A natural “bulletproof vest” has been found on one of the largest freshwater fish in the world. These flexible scales help it withstand savage attacks from piranhas in the deadly Amazon River basin.
Researchers from University of California at Berkeley and University of California at San Diego have found that the scales on the Arapaima gigas fish are uniquely structured with incredible properties that make them act like body armor. These findings can inform the development of more protective body armor for humans. There may also be applications for the aerospace industry.
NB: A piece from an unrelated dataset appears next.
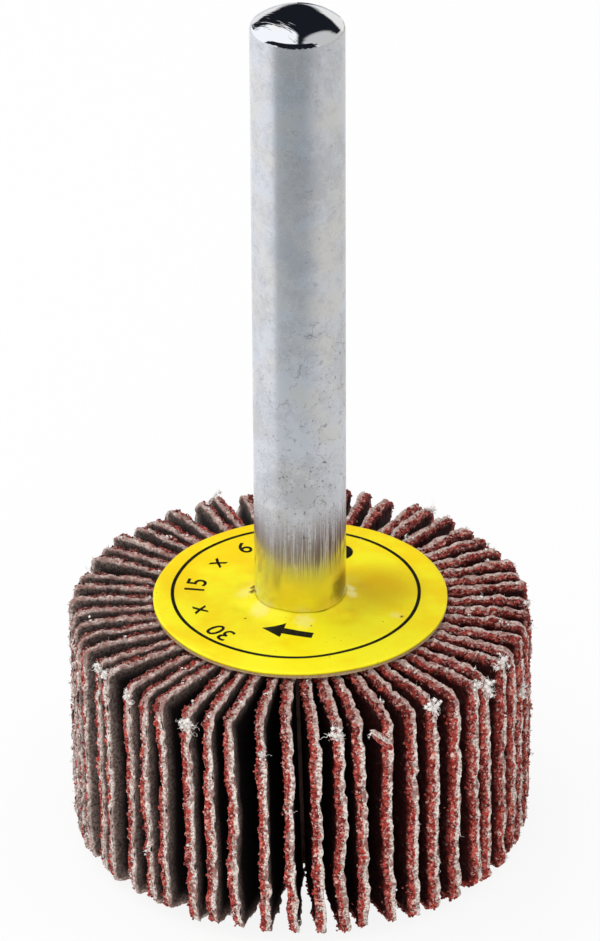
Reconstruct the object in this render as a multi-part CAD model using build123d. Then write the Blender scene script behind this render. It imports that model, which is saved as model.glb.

Arapaima (a.k.a. pirarucu) fish can grow to be 10 ft. long and weigh as much 440 lbs. They breathe air, and live out of the water for up to a day. They inhabit rivers throughout Brazil, Guyana and Peru, all swarming with piranhas known for their overpowering feeding frenzies.
Today’s life forms are the result of millennia of evolutionary development in which predators have developed better ways to kill – like razor-sharp teeth – and their prey develop better ways to avoid being killed. For example, the scales on various fish, the dermal armor on dinosaurs and even mammals throughout centuries. The scales on the Arapaima fish have the same features and qualities of a bulletproof vest. However, the elements are more effectively incorporated into a single impenetrable piece while still being flexible.
UCSD materials scientist, Wen Yang said, “Such incredibly tough yet lightweight materials like these fish scales are being very hotly pursued by materials scientists today.” Yang helped lead the research team that published the study in the journal Matter.
“The natural fish scale armor is similar to manufactured body armor in that they both have a scale overlapping design. The difference is that these fish scales are much lighter while still being tough and they don’t impede the fish’s locomotion or flexibility,” Yang elaborated. “We can’t discount the fact that these fish scales evolved over hundreds of millions of years, making them extremely advanced.”
By testing the scales in a laboratory, the researchers found that the outer layer is a hard-mineralized substance that resists being penetrated. It is attached by collagen to an inner layer that is extremely tough but flexible. Collagen is the primary protein in skin as well as other connective tissues throughout the body.
The layered structure of the scales can get bent if it is bitten by a piranha, but it does not tear, break apart or become pierced, which keeps the fish from being injured or killed.
“Yang said, “We saw how the collagen fibers became deformed without being destroyed, including being folded, twisted, stretched, slid and delaminated.”
The United States Air Force Office of Scientific Research backed this study.